We have to fill condition of the if-statement.

Version 1

// 1. isolate type fields

                                                            // assembler instruction:
    auto A_lo_type = A_lo & packed_qword(TYPE_FIELD_MASK);  // PAND
    auto A_hi_type = A_hi & packed_qword(TYPE_FIELD_MASK);  // PAND
    auto B_lo_type = B_lo & packed_qword(TYPE_FIELD_MASK);  // PAND
    auto B_hi_type = B_hi & packed_qword(TYPE_FIELD_MASK);  // PAND

// 2. convert packed_qword to packed_dword (64 => 32 bits)

    auto A_type = convert(A_lo_type, A_hi_type);            // PACKSSQD
    auto B_type = convert(B_lo_type, B_hi_type);            // PACKSSQD

// 3. compare types with magic 5

    auto A_has_5 = compare(A_type, TYPE_FIELD_5);           // PCMPEQD
    auto B_has_5 = compare(B_type, TYPE_FIELD_5);           // PCMPEQD

    auto any_5 = A_has_5 | B_has_5;                         // POR

// 4. get a bit mask

    auto any_5_bitmask = movemask(any_5);                   // MOVMSK_PS

In total ten instructions. It doesn't look well. Let's try another approach.

Version 2

In this version we change the third step. An addition is used instead of a comparison: A_type + B_type + magic_value — the magic_value causes to set the highest bit when A_type or B_type is 5. How to calculate this value? Let say the code field is located at 4th bit and it has 3 bits width:

31                         6   3    0 bit
+-+------------------------+---+----+
|X|111111111111111111111111|TYP|    |
+-+------------------------+---+----+

All bits after type field and before the most significant bit X are set. If an overflow occur while adding type field, then the carry bit will propagate through ones up to the bit X. In this case magic_value = 0b0111 1111 1111 1111 1111 1111 1000 0000 = 0x7fffff80.

// 1. isolate type fields
                                                            // assembler instruction:
    auto A_lo_type = A_lo & packed_qword(TYPE_FIELD_MASK);  // PAND
    auto A_hi_type = A_hi & packed_qword(TYPE_FIELD_MASK);  // PAND
    auto B_lo_type = B_lo & packed_qword(TYPE_FIELD_MASK);  // PAND
    auto B_hi_type = B_hi & packed_qword(TYPE_FIELD_MASK);  // PAND

// 2. convert packed_qword to packed_dword (64 => 32 bits)

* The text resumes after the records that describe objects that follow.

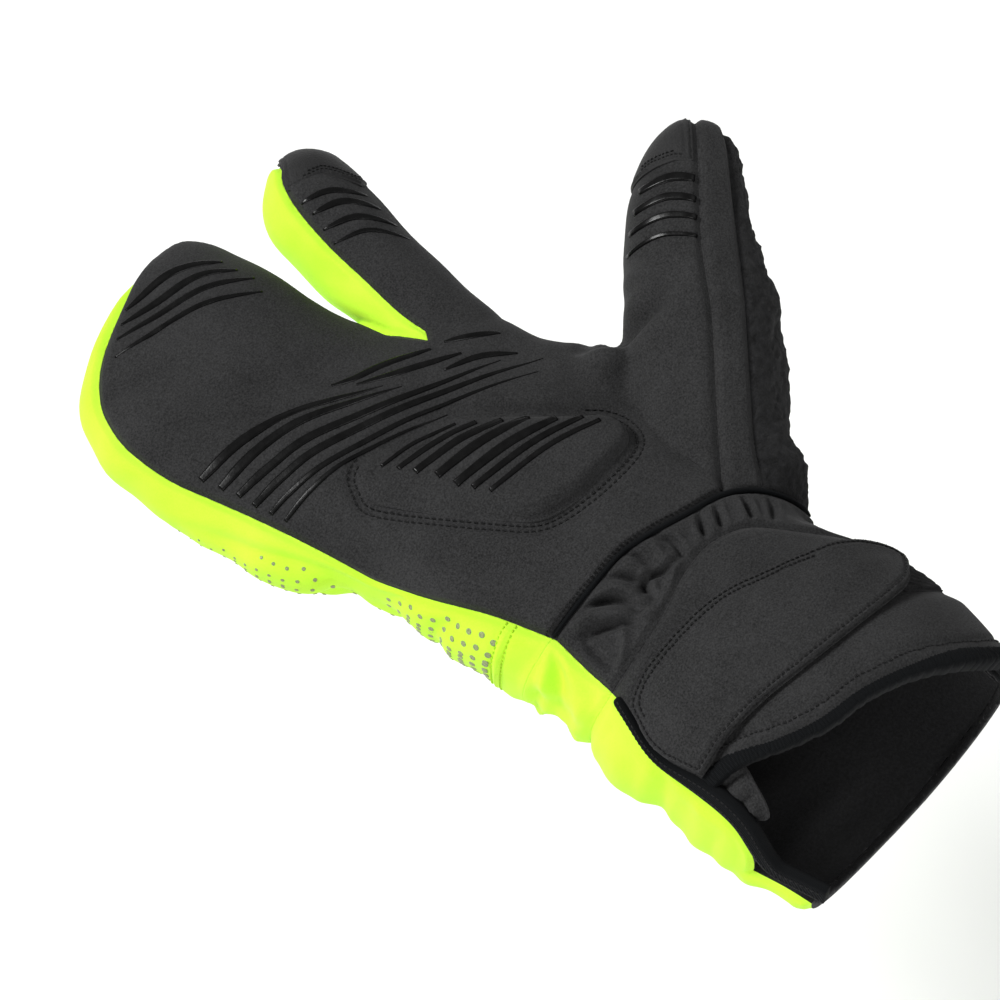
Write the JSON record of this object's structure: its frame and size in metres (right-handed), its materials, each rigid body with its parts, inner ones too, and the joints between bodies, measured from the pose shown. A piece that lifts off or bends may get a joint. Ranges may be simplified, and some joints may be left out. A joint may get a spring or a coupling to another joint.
{
  "type": "lobster claw mitt",
  "caption": "Winter cycling mitt with a wide lobe for three fingers, a separate index finger and thumb, a padded grip palm, a bright back and a cuff with a closing tab.",
  "frame": {"origin": "centre of the cuff's opening, where the wrist goes in", "axes": "+Y along the fingers from the cuff to the tip of the lobe, +Z out of the palm, +X towards the thumb"},
  "size_m": [0.2059, 0.3036, 0.0754],
  "materials": {
    "softshell": "matte brushed softshell with a fine heathered knit",
    "hi_vis_cloth": "smooth matte stretch cloth in high-visibility yellow, with rows of grey reflective dots",
    "wiping_fleece": "short bumpy fleece pile",
    "silicone_grip": "glossy printed silicone",
    "binding_tape": "ribbed elastic tape with stitches",
    "touch_patch": "close smooth cloth that works on screens",
    "loop_pile": "ribbed loop side of a touch fastener"
  },
  "bodies": {
    "root": {"palm_panel": "softshell", "thumb_side_panel": "softshell", "thumb_wiping_panel": "wiping_fleece", "back_panel": "hi_vis_cloth", "wrist_gather_palm": "softshell", "wrist_gather_back": "hi_vis_cloth", "cuff_palm": "softshell", "cuff_back": "hi_vis_cloth", "wrist_piping": "binding_tape", "closure_tab": "softshell", "loop_tape": "loop_pile", "cuff_hem_binding": "binding_tape", "cuff_edge_binding": "binding_tape", "vent_gusset": "softshell", "palm_pad": "softshell", "index_tip_patch": "touch_patch", "thumb_tip_patch": "touch_patch", "palm_grip_1": "silicone_grip", "palm_grip_2": "silicone_grip", "palm_grip_3": "silicone_grip", "palm_grip_4": "silicone_grip", "palm_grip_5": "silicone_grip", "palm_grip_6": "silicone_grip", "web_grip_1": "silicone_grip", "web_grip_2": "silicone_grip", "web_grip_3": "silicone_grip", "web_grip_4": "silicone_grip", "pad_grip_1": "silicone_grip", "pad_grip_2": "silicone_grip", "pad_grip_3": "silicone_grip", "pad_grip_4": "silicone_grip", "pad_grip_5": "silicone_grip", "pad_grip_6": "silicone_grip", "pad_grip_7": "silicone_grip", "lobe_grip_1": "silicone_grip", "lobe_grip_2": "silicone_grip", "lobe_grip_3": "silicone_grip", "lobe_grip_4": "silicone_grip", "index_grip_1": "silicone_grip", "index_grip_2": "silicone_grip", "index_grip_3": "silicone_grip", "index_grip_4": "silicone_grip", "thumb_grip_1": "silicone_grip", "thumb_grip_2": "silicone_grip", "thumb_grip_3": "silicone_grip", "thumb_grip_4": "silicone_grip"}
  },
  "joints": []
}
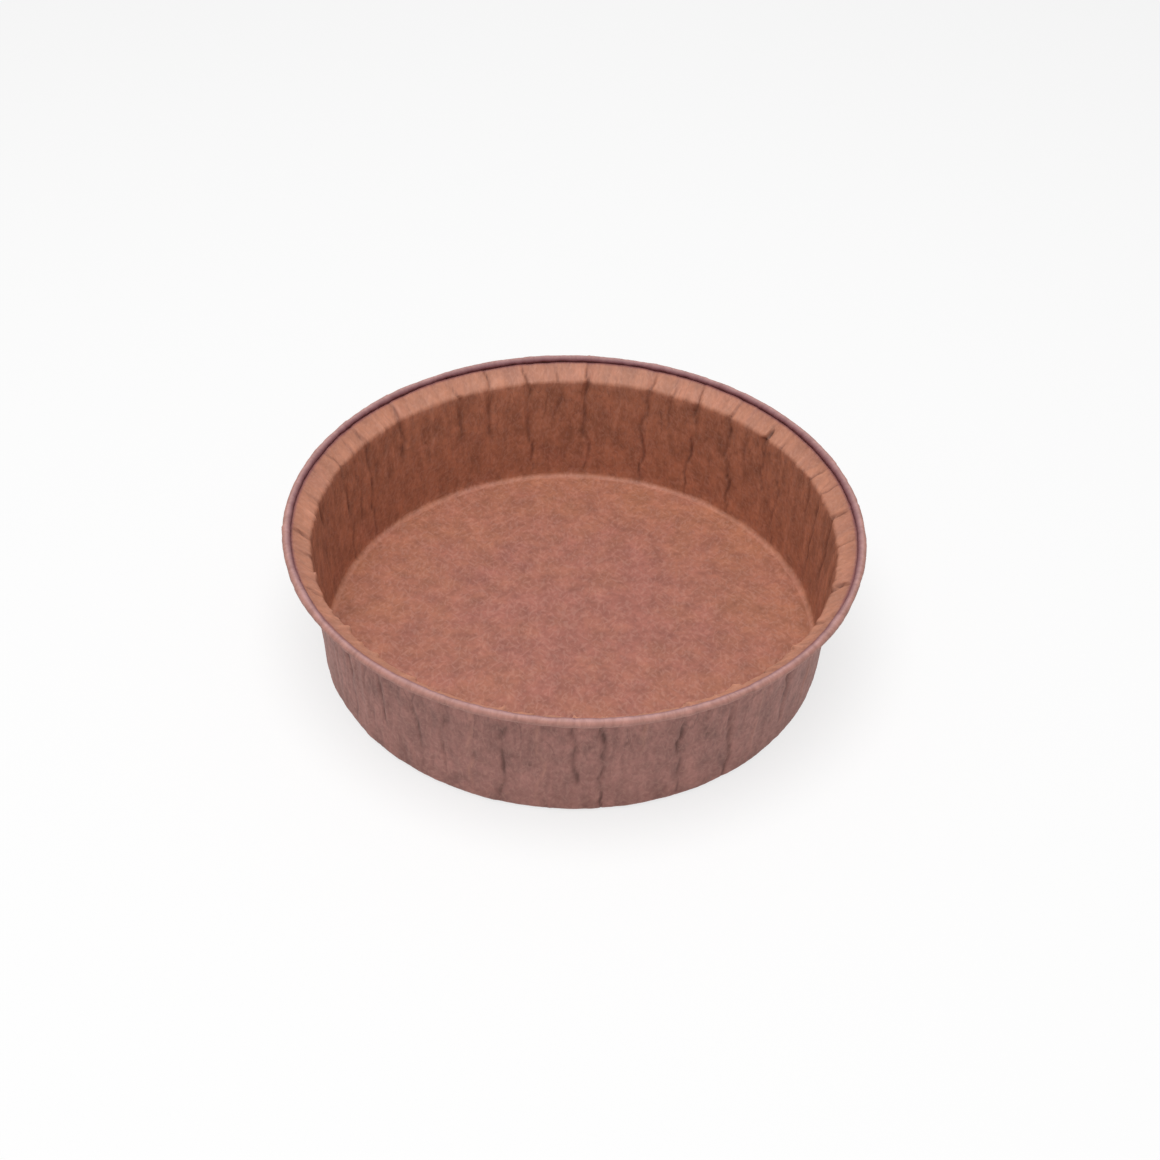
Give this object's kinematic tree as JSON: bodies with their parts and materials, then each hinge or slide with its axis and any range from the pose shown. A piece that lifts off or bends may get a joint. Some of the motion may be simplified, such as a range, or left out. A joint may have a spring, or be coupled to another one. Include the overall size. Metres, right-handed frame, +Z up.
{
  "type": "tartlet baking cup",
  "caption": "Round, shallow tartlet baking cup pressed from brown baking paper, with a flat floor, a creased upright wall, a sloping flange and a rolled rim.",
  "frame": {"origin": "centre of the flat underside, which the cup stands on", "axes": "+Z up, along the cup's axis; +X to the right and +Y away from the camera in the picture"},
  "size_m": [0.0999, 0.0998, 0.0262],
  "materials": {
    "baking_paper": "matte"
  },
  "bodies": {
    "root": {"tartlet_cup": "baking_paper"}
  },
  "joints": []
}
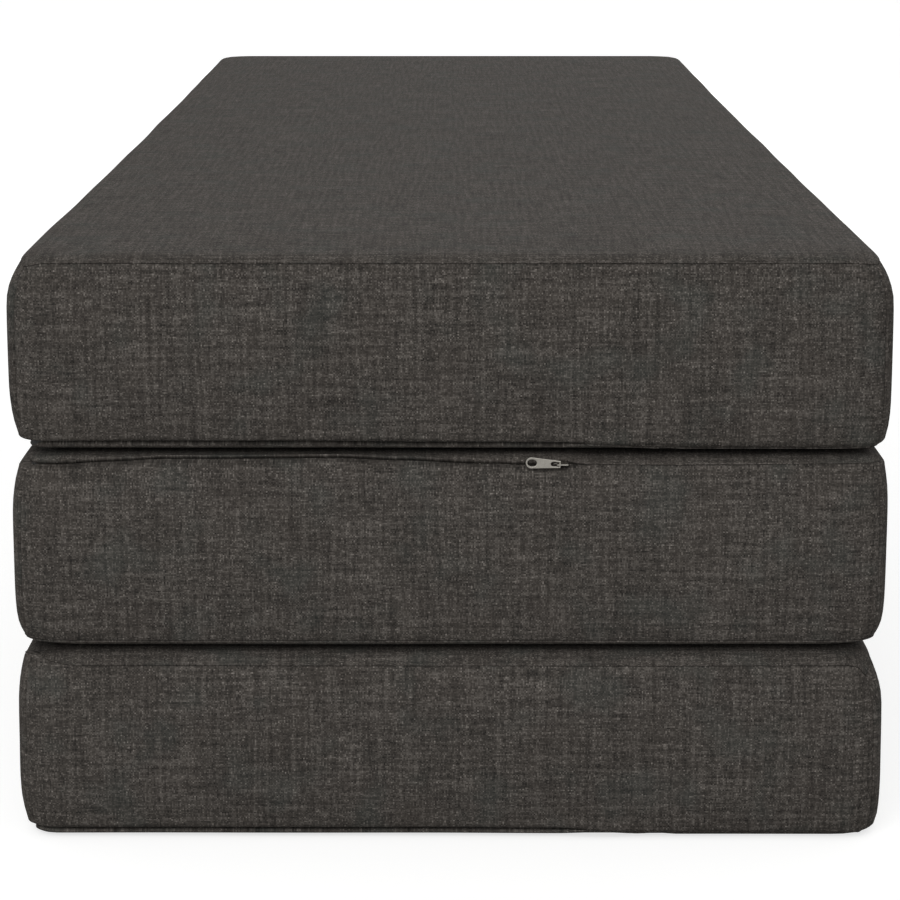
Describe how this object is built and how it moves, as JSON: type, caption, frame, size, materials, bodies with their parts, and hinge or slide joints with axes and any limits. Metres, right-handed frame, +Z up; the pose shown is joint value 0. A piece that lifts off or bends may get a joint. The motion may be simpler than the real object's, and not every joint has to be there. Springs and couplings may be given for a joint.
{
  "type": "folding sofa bed",
  "caption": "Folding sofa bed of zipped foam panels in dark woven cloth, joined by cloth hinges so that they stack as a seat, fold up as a back or open flat as a bed.",
  "frame": {"origin": "on the floor, under the middle of the folded stack", "axes": "+X to the right as one faces the end that shows the zip pull, +Y along the panels towards the far end, +Z up"},
  "size_m": [0.6684, 2.008, 0.4568],
  "materials": {
    "cover_cloth": "matte",
    "base_foam": "matte",
    "comfort_foam": "matte",
    "zip_tape": "matte",
    "zip_coil": "satin",
    "zip_metal": "satin"
  },
  "bodies": {
    "bottom_panel": {"bottom_base_foam": "base_foam", "bottom_comfort_foam": "comfort_foam", "bottom_underside_cover": "cover_cloth", "bottom_sleeping_cover": "cover_cloth", "bottom_front_boxing": "cover_cloth", "bottom_right_boxing": "cover_cloth", "bottom_rear_boxing": "cover_cloth", "bottom_left_boxing": "cover_cloth", "bottom_left_hinge_strip": "cover_cloth", "bottom_zip_chain": "zip_coil", "bottom_zip_wall_tape": "zip_tape", "bottom_zip_underside_tape": "zip_tape", "bottom_zip_front_stop": "zip_metal", "bottom_zip_rear_stop": "zip_metal"},
    "middle_panel": {"middle_base_foam": "base_foam", "middle_comfort_foam": "comfort_foam", "middle_underside_cover": "cover_cloth", "middle_sleeping_cover": "cover_cloth", "middle_front_boxing": "cover_cloth", "middle_right_boxing": "cover_cloth", "middle_rear_boxing": "cover_cloth", "middle_left_boxing": "cover_cloth", "middle_left_hinge_strip": "cover_cloth", "middle_right_hinge_strip": "cover_cloth", "middle_zip_chain": "zip_coil", "middle_zip_wall_tape": "zip_tape", "middle_zip_underside_tape": "zip_tape", "middle_zip_front_stop": "zip_metal", "middle_zip_rear_stop": "zip_metal"},
    "top_panel": {"top_base_foam": "base_foam", "top_comfort_foam": "comfort_foam", "top_underside_cover": "cover_cloth", "top_sleeping_cover": "cover_cloth", "top_front_boxing": "cover_cloth", "top_right_boxing": "cover_cloth", "top_rear_boxing": "cover_cloth", "top_left_boxing": "cover_cloth", "top_right_hinge_strip": "cover_cloth", "top_zip_chain": "zip_coil", "top_zip_wall_tape": "zip_tape", "top_zip_underside_tape": "zip_tape", "top_zip_front_stop": "zip_metal", "top_zip_rear_stop": "zip_metal"},
    "bottom_slider": {"bottom_zip_slider": "zip_metal"},
    "bottom_pull": {"bottom_zip_pull": "zip_metal"},
    "middle_slider": {"middle_zip_slider": "zip_metal"},
    "middle_pull": {"middle_zip_pull": "zip_metal"},
    "top_slider": {"top_zip_slider": "zip_metal"},
    "top_pull": {"top_zip_pull": "zip_metal"}
  },
  "joints": [
    {"name": "middle_fold", "type": "hinge", "parent": "bottom_panel", "child": "middle_panel", "pos_m": [-0.3344, 0, 0.1522], "axis": [0, -1, 0], "range_deg": [0, 180]},
    {"name": "top_fold", "type": "hinge", "parent": "middle_panel", "child": "top_panel", "pos_m": [0.3344, 0, 0.3046], "axis": [0, 1, 0], "range_deg": [0, 180]},
    {"name": "bottom_zip_slide", "type": "slide", "parent": "bottom_panel", "child": "bottom_slider", "axis": [-1, 0, 0], "range_m": [0, 0.385]},
    {"name": "bottom_pull_turn", "type": "hinge", "parent": "bottom_slider", "child": "bottom_pull", "pos_m": [0.0827, 0.9987, 0.0074], "axis": [0, 0, -1], "range_deg": [0, 165]},
    {"name": "middle_zip_slide", "type": "slide", "parent": "middle_panel", "child": "middle_slider", "axis": [-1, 0, 0], "range_m": [0, 0.385]},
    {"name": "middle_pull_turn", "type": "hinge", "parent": "middle_slider", "child": "middle_pull", "pos_m": [0.0827, -0.9987, 0.297], "axis": [0, 0, 1], "range_deg": [0, 165]},
    {"name": "top_zip_slide", "type": "slide", "parent": "top_panel", "child": "top_slider", "axis": [-1, 0, 0], "range_m": [0, 0.385]},
    {"name": "top_pull_turn", "type": "hinge", "parent": "top_slider", "child": "top_pull", "pos_m": [0.0827, 0.9987, 0.3122], "axis": [0, 0, -1], "range_deg": [0, 165]}
  ]
}
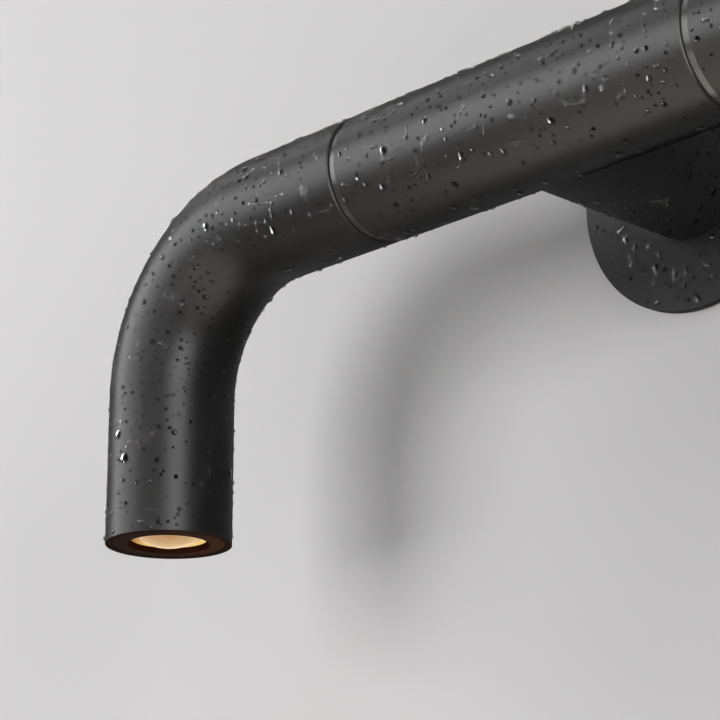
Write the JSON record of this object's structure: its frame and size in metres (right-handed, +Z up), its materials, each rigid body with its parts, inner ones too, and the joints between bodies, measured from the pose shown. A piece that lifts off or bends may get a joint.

    auto A_type = convert(A_lo_type, A_hi_type);            // PACKSSQD
    auto B_type = convert(B_lo_type, B_hi_type);            // PACKSSQD

// 3. compare types with magic 5

    auto any_5 = A_type + B_type + packed_dword(0x7fffff80) // PADDD x 2

// 4. same is version 1

    auto any_5_bitmask = movemask(any_5);                   // MOVMSK_PS

In total nine instructions. A bit better and we've also learned a new trick.

Version 3

Now we stop thinking "in SIMD-way". Simply compare binary images of 3 and 5: 3 = 0b011, 5 = 0b101 — it's clear that 5 has set 3rd bit, so this bit must be somehow gathered by the movemask instruction.

Here is the solution:

// 1. merge lo and hi parts of inputs

    auto T_lo = A_lo | B_lo;                                // POR
    auto T_hi = B_hi | B_hi;                                // POR

// 2. isolate merged type fields

    auto T_lo_type = T_lo & packed_qword(TYPE_FIELD_MASK);  // PAND
    auto T_hi_type = T_hi & packed_qword(TYPE_FIELD_MASK);  // PAND

// 3. convert packed_qword to packed_dword (64 => 32 bits)

    auto type1 = convert(T_lo_type, T_hi_type);             // PACKSSQD

// 4. move the highest bit of type bit field to the MSB

    // shift depends on position of highest bit, it is 31 - something
    auto type2 = type1 << shift;                            // PSLRD

// 4. get a bit mask

    auto any_5_bitmask = movemask(type2);                   // MOVMSK_PS

Seven instructions. I can't do this better.